The sun disappeared as I walked. My bottle was half-gone when I stepped inside.

Oh My God Stop!

After Frank the Angel’s visit to Barry’s Bar, I was reminded that I needed to get to rehab. I remembered the lady on the phone: get here soon – blah blah – beds might not be available – blah blah blah….

When Marvin said “are ya ready to go?” I looked around at Barry’s Bar. There was no better dark, grungy place in the world for me, right then and there. I wanted to stay forever.

I would never, ever be ready to go.

“I guess,” I said. If I had to stop drinking, this was a great last place to drink.

And I had to stop drinking. Even though every molecule in my body wanted more more more MORE! I knew that I needed to get to rehab. Even though my brain was demanding: GO TO REHAB! the ticker tape in my brain was saying only one thing: this is the last time … this is the last time … this is the last time ….

I am an alcoholic. There would never, ever be enough beer for me. I couldn’t have one drink, because I would not be able to stop. I would never be able to control the consequences. I would not be able to have a life of any kind unless I could get off the alcohol.

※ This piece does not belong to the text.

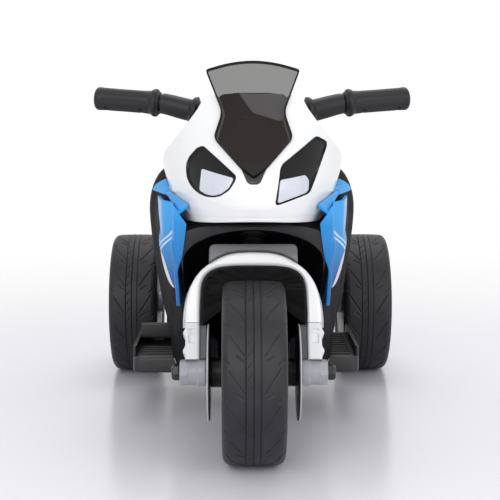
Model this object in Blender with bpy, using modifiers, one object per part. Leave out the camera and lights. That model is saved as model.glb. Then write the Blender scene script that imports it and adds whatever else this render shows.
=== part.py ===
"""A child's three-wheeled ride-on motorcycle with a 6 V drive.

Metres, +Z up, nose towards -Y, floor at z = 0; the rider's right is -X. The body, fairing and
side panels are lofted shells, the wheels and bushes are turned, and the fork is built upright
about the front axle and then leant back by the rake.
"""
import math

import bmesh
import bpy
from mathutils import Matrix, Vector

# Driving dimensions
WHEEL_RADIUS = 0.093
TYRE_WIDTH = 0.063
FRONT_AXLE_Y = -0.237
WHEELBASE = 0.434
REAR_AXLE_Y = FRONT_AXLE_Y + WHEELBASE
REAR_WIDTH = 0.372
RAKE = math.radians(24)
# Height of the axles in the drawing; at the end the toy is lifted on to its own wheels
AXLE_HEIGHT = 0.093
GAP = 0.0003
WALL = 0.003
BODY_HALF_WIDTH = 0.1235
BODY_FRONT_Y = -0.190
NOSE_BACK_Y = -0.085
SWEEP_CLEARANCE = 0.0025

# Running gear
BEAD_RADIUS = 0.062
WHEEL_STEPS = 28
GROOVE_WIDTH = 0.0030
GROOVE_DEPTH = 0.0018
AXLE_RADIUS = 0.004
RUNNING_FIT = 0.0003
DISC_RADIUS = 0.049
DISC_THICKNESS = 0.0025
BOSS_RADIUS = 0.0138
CAP_RADIUS = 0.0082
CAP_LENGTH = 0.0080

# Fork, measured along the steering axis from the front axle
LEG_INNER_X = TYRE_WIDTH / 2 + 0.023
LEG_OUTER_X = LEG_INNER_X + 0.0148
LEG_HALF_DEPTH = 0.013
LEG_TOP = 0.0485
RIB_HEIGHTS = (0.0201, 0.0386)
DISC_FACE_X = LEG_INNER_X - 0.0080
BOSS_INNER_X = DISC_FACE_X + 0.0013
BOSS_OUTER_X = LEG_OUTER_X + 0.0054
ARCH_TOP = WHEEL_RADIUS + 0.0311
ARCH_THICKNESS = 0.0149
# Shoulders of the arch's two edges, as steps inwards from the leg and down from the top
ARCH_SHOULDERS = ((0.0, 0.0520), (0.0212, 0.0143), (0.0385, 0.0))
ARCH_INNER_SHOULDERS = ((0.0006, 0.0165), (0.0170, 0.0))
CROWN_TOP = ARCH_TOP + 0.0067
CROWN_HALF_WIDTH = LEG_INNER_X - 0.0088
CROWN_HALF_DEPTH = 0.0200
COLUMN_RADIUS = 0.008
YOKE_BOTTOM = 0.268
YOKE_TOP = 0.2965
LOWER_BUSH = 0.150
UPPER_BUSH = 0.236
BUSH_WALL = 0.003

# Handlebar
BAR_RADIUS = 0.0112
CORE_RADIUS = 0.0080
GRIP_RADIUS = 0.0124
GRIP_START = Vector((0.1010, -0.1000, 0.3640))
GRIP_END = Vector((0.1740, -0.0860, 0.3695))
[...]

I needed rehab. I needed it like I needed oxygen. But with alcohol already in my system, the only thing I really wanted was another beer.

Still, Erie was only a couple of hours away. Marvin was ready to go. I needed to go with him. So with a nod to Barry, who probably assumed I’d be back in an hour, I walked out the door. I sloshed myself into the sidecar and we finally drove out of Pitcairn.

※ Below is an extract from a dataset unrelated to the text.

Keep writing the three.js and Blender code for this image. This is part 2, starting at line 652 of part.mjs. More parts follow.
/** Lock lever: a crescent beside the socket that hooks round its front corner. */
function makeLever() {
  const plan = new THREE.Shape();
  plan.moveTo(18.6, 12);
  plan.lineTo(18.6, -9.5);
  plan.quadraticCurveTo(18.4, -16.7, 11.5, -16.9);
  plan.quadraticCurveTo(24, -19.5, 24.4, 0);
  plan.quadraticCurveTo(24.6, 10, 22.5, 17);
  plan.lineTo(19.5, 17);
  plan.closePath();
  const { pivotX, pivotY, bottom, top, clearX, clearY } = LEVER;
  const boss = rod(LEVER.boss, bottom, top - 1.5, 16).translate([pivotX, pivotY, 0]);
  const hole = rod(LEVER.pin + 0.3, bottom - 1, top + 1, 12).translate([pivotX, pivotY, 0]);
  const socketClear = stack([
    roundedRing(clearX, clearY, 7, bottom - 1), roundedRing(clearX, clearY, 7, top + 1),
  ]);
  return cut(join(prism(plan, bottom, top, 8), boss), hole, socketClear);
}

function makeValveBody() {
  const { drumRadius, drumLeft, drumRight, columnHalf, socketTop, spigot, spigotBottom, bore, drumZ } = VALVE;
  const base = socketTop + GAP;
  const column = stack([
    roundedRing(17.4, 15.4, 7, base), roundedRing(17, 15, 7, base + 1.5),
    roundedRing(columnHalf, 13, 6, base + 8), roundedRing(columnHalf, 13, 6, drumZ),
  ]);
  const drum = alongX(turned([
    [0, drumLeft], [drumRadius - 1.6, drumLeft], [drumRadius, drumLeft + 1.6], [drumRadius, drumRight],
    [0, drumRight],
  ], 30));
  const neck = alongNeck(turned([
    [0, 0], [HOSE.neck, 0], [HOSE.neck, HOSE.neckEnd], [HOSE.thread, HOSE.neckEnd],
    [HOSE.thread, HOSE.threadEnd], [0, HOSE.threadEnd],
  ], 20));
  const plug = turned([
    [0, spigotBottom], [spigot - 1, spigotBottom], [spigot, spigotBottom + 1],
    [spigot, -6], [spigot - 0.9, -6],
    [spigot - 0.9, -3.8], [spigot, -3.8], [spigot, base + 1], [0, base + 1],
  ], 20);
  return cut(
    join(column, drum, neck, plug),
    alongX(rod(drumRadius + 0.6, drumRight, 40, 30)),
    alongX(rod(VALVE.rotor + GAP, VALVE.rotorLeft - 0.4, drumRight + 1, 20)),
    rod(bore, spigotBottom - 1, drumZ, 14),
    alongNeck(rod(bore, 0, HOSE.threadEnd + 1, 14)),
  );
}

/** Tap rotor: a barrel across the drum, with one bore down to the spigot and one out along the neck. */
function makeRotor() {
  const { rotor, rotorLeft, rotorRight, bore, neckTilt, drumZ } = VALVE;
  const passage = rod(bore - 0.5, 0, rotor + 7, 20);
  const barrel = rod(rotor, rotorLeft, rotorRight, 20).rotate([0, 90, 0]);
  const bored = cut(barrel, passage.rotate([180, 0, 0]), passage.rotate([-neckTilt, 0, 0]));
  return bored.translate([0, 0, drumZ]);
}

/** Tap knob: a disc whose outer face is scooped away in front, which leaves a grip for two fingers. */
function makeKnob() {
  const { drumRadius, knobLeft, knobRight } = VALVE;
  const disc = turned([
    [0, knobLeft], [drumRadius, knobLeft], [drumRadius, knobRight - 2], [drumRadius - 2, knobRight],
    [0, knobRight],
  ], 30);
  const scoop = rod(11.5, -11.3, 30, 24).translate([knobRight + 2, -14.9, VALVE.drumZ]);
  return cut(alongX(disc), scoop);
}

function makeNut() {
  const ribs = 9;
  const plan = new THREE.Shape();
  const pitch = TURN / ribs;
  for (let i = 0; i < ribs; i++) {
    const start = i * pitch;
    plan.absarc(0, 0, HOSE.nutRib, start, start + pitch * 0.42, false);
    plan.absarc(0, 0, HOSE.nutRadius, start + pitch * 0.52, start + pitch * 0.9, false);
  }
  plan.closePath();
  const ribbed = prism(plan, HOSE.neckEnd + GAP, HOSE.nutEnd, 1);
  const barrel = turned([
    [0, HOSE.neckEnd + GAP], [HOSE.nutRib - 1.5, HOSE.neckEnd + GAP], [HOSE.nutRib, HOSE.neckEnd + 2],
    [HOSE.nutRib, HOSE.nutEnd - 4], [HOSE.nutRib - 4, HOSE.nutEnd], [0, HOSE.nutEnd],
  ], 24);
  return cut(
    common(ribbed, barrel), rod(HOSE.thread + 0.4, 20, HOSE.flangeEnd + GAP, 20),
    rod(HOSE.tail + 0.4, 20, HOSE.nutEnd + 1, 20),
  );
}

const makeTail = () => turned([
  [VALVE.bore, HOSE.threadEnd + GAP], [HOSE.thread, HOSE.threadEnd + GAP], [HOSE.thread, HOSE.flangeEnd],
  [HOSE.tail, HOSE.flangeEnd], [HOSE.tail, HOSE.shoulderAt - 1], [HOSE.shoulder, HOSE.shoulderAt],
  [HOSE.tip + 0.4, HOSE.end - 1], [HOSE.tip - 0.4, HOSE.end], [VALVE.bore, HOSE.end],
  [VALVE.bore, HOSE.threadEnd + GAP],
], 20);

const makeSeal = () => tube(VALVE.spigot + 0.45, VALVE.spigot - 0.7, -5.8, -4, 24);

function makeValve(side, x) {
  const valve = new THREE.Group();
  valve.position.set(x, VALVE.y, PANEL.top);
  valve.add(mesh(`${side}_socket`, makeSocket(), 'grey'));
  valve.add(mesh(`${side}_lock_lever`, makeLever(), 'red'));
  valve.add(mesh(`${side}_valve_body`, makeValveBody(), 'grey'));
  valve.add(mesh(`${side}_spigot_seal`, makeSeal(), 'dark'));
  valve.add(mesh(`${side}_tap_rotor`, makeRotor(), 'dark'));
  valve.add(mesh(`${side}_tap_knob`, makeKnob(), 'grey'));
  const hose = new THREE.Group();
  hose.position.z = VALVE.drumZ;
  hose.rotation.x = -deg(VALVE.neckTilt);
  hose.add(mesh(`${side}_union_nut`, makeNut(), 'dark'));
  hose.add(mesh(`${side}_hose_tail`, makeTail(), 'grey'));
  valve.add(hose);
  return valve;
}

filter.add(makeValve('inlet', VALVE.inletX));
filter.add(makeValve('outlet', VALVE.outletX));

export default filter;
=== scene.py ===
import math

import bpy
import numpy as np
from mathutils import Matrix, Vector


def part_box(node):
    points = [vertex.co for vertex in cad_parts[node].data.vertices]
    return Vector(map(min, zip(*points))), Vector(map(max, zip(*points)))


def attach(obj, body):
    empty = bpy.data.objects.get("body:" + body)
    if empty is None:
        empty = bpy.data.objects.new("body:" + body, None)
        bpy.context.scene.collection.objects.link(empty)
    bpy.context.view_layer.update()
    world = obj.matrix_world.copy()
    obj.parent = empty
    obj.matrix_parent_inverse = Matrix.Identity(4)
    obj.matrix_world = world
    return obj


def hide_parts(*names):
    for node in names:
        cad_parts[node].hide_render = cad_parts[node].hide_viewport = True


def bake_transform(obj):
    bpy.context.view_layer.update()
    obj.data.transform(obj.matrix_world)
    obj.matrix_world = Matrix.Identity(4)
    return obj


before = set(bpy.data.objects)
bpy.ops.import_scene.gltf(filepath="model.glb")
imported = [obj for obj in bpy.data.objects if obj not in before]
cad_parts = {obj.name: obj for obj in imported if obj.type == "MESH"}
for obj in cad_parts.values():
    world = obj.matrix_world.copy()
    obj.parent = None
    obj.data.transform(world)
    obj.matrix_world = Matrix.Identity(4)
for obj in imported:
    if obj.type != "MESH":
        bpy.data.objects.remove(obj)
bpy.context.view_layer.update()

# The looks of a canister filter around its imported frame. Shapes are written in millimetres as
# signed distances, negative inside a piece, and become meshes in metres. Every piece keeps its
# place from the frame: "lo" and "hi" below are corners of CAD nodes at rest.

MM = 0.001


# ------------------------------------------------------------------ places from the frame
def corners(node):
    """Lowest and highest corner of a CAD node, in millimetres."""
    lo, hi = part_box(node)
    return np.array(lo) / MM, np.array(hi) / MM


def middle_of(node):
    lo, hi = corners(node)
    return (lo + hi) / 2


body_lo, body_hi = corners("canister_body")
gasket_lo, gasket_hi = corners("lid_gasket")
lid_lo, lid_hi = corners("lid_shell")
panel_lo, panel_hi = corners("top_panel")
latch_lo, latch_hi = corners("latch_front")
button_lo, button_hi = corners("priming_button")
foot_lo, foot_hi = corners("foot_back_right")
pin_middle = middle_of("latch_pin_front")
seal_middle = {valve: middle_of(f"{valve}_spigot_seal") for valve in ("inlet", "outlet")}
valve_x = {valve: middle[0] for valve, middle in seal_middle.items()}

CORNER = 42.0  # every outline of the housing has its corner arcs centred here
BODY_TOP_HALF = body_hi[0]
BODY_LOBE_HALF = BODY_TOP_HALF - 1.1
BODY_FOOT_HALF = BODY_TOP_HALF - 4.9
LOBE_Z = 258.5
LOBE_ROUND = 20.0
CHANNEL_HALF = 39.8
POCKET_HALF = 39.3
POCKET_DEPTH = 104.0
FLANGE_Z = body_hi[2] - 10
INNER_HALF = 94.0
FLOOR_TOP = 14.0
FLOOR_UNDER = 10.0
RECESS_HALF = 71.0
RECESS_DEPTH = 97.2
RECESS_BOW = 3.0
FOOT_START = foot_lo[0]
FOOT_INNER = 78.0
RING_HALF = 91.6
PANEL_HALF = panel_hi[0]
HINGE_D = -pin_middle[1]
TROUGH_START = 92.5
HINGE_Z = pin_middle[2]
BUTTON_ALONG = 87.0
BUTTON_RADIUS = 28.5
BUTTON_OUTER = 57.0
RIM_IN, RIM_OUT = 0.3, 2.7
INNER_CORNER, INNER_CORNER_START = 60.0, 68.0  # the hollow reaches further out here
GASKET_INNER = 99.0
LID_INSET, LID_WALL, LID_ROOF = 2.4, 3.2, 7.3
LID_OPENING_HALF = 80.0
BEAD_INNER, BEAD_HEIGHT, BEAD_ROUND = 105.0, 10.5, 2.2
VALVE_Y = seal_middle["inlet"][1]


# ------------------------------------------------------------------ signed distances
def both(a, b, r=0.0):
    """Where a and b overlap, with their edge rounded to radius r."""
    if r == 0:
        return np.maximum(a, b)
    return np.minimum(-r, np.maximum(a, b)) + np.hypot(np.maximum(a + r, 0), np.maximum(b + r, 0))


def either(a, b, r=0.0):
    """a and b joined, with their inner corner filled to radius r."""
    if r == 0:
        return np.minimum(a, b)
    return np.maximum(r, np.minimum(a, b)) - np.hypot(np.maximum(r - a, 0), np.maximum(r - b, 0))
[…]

I passed out almost immediately.

The sun was blazing down on me when I woke and took notice of my surroundings. We were on a highway somewhere, nothing but green all around us. I lit a cigarette inside the sidecar.

That’s when Marvin said, over the din and without so much as a hint of exhaustion, “Um, I’ve been awake for more than 24 hours. And I need to call work. They don’t know where I am.”

Marvin’s well-being had never crossed my mind.

“Oh my god stop!” I said. “Stop somewhere, anywhere! And call work! And get some sleep!”

A normal person might be worried that sleepy, drunk Marvin would crash the motorcycle and kill us both.

My first thought: if we stop, I can get more alcohol!

“Are you sure?” Marvin asked me. “I know you want to get to rehab.”

“Yes! It’s totally cool! You need sleep!” I said. “I’ll pay for your hotel!” (I loved that credit card.)

Within minutes we were checking into a hotel in Meadville, Pennsylvania, 45 minutes away from rehab.

“Is there a bar within walking distance?” I asked the desk clerk. I’d been sleeping for maybe two hours, but I was ready to start drinking immediately.

“I don’t know of any,” he said, sizing me up. “There’s a liquor store a couple of blocks east.”

“Which way is east?” I asked him. I had no sense of direction and just wanted him to point.

The desk clerk stared. “I guess you could follow the train tracks,” he said. “Just follow them awhile and you’ll get to a plaza with a liquor store.”

Train tracks.

We got our room keys and I waved to Marvin. “See ya!”

Marvin was too tired to argue. “Just make sure you come back,” he said.

Marvin was starting to figure me out.